**Information shown:**
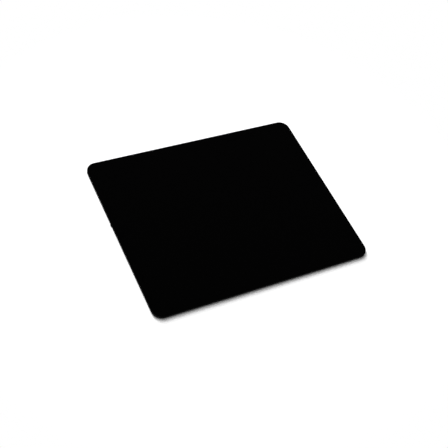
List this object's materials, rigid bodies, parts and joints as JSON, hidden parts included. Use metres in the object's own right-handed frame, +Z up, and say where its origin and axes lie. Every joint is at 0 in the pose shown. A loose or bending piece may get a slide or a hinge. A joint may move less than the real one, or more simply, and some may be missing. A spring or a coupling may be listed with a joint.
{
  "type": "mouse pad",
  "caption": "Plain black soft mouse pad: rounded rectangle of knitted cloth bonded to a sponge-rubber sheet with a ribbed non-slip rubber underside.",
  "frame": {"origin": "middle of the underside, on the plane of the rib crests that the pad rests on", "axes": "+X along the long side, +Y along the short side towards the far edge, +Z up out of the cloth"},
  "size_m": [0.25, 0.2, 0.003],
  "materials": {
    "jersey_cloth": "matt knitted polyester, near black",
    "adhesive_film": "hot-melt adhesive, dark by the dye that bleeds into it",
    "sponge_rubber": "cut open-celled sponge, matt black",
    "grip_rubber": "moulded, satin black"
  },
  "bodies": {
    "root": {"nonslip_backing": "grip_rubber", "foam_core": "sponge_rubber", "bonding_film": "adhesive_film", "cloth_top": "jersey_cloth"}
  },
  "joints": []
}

**What is expected:** Copy out the data shown above without altering anything.

**Solution:**
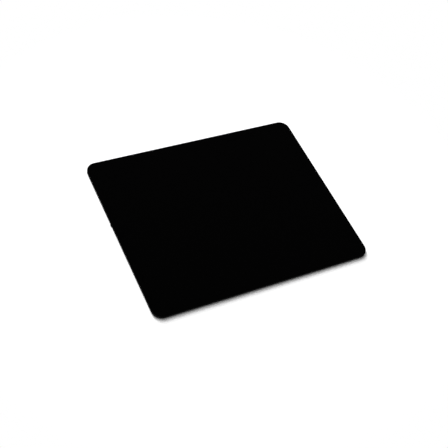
List this object's materials, rigid bodies, parts and joints as JSON, hidden parts included. Use metres in the object's own right-handed frame, +Z up, and say where its origin and axes lie. Every joint is at 0 in the pose shown. A loose or bending piece may get a slide or a hinge. A joint may move less than the real one, or more simply, and some may be missing. A spring or a coupling may be listed with a joint.
{
  "type": "mouse pad",
  "caption": "Plain black soft mouse pad: rounded rectangle of knitted cloth bonded to a sponge-rubber sheet with a ribbed non-slip rubber underside.",
  "frame": {"origin": "middle of the underside, on the plane of the rib crests that the pad rests on", "axes": "+X along the long side, +Y along the short side towards the far edge, +Z up out of the cloth"},
  "size_m": [0.25, 0.2, 0.003],
  "materials": {
    "jersey_cloth": "matt knitted polyester, near black",
    "adhesive_film": "hot-melt adhesive, dark by the dye that bleeds into it",
    "sponge_rubber": "cut open-celled sponge, matt black",
    "grip_rubber": "moulded, satin black"
  },
  "bodies": {
    "root": {"nonslip_backing": "grip_rubber", "foam_core": "sponge_rubber", "bonding_film": "adhesive_film", "cloth_top": "jersey_cloth"}
  },
  "joints": []
}